During his testimony before the US House Intelligence Committee, the former FBI director said that ‘those who do not know are talking, and those who know are not talking”. It seems that he may be reading Freddie Kissoon’s articles in the Kaieteur News. One feature entitled “When you comment on Granger, think of Mrs. Jagan,” which appeared on the September 5, 2018 edition of your paper illustrates my point.
Mr. Kissoon attempts to make the argument that being incorruptible does not necessarily make President Granger a good leader. He went on to compare Mrs. Jagan with the President. He even ventured to suggest that President Granger has ‘authoritarian instincts’. Then he closed his column with a rant about how the Halim Majeed appointment to Cuba ‘was the most outrageous placement in the history of Guyana’s diplomacy’.

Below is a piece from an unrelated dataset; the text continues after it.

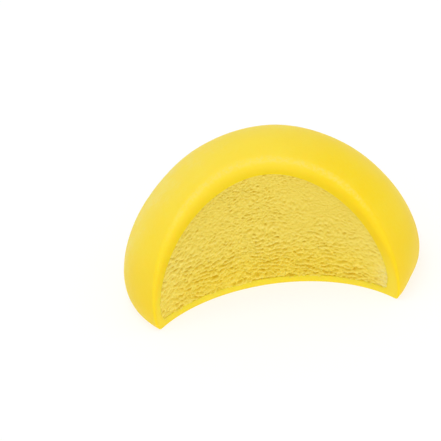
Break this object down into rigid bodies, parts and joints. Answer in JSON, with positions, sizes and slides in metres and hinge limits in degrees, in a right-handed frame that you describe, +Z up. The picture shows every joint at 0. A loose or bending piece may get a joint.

But since the main subject is around President Granger’s leadership skills, I shall confine this letter within the scope of presenting a few points that ought to be considered in assessing such skills. While I admit that those who are in the cabinet and who have more direct view of the President’s leadership skills are in the best position to speak on this, I will nonetheless provide a view from the vantage point of someone sitting on the outside and looking at the broader picture.
In assessing President Granger’s leadership skills, we must remember that he is leading a Coalition Government comprised of many competing interests. There are competing interests and beliefs among the members of the various APNU parties, and there are also competing/conflicting interests between APNU and AFC. To keep such a Coalition functioning the way it has over the past three years takes enormous leadership skills. Before the 2015 elections, I was convinced that Guyana needed a leader with David Granger’s temperament, and now after seeing how he has led his Administration, I am even more convinced that he is the right leader for Guyana at this time.
Those of us who have managed large private sector organizations know how difficult it is to get everyone on the same page and moving in the same direction. But leading a private sector organization is not nearly as difficult as leading a Coalition Government. Just look as some of the many challenges with coalition governments in places such as Israel, Germany and even in the UK. Many of them struggle to make significant progress because of the conflicting interests. Guyana is no different, and President Granger must be commended for the work that he is doing in keeping the Coalition together despite pressures from every direction, including a sometimes-hostile media.
Let us look at just a few of the things that have been accomplished during this Administration. First, the police force has, for the first time in decades, begun to be respected by unbiased citizens. They see for example that a woman attempting to bribe an officer investigating a murder case being charged. That was unthinkable during the administration of the incorruptible Janet Jagan. Secondly, the business climate in Guyana has been dramatically improved, with the ease of doing business gradually moving in the right direction. Measures to improve the customs clearing process are major contributors. And finally, no one can argue that the flow of illicit drugs through Guyana has been dramatically reduced. This in itself is a major accomplishment since it involves putting some very powerful people out of business.
So, while the President may not be doing everything that experts like Freddie Kissoon would like, it does not mean that he lacks leadership skills. Furthermore, skills such as leadership and management are often unique to the individual and the circumstances. President Granger has clearly found a method that works for him, and the results should be what matters. Not his style.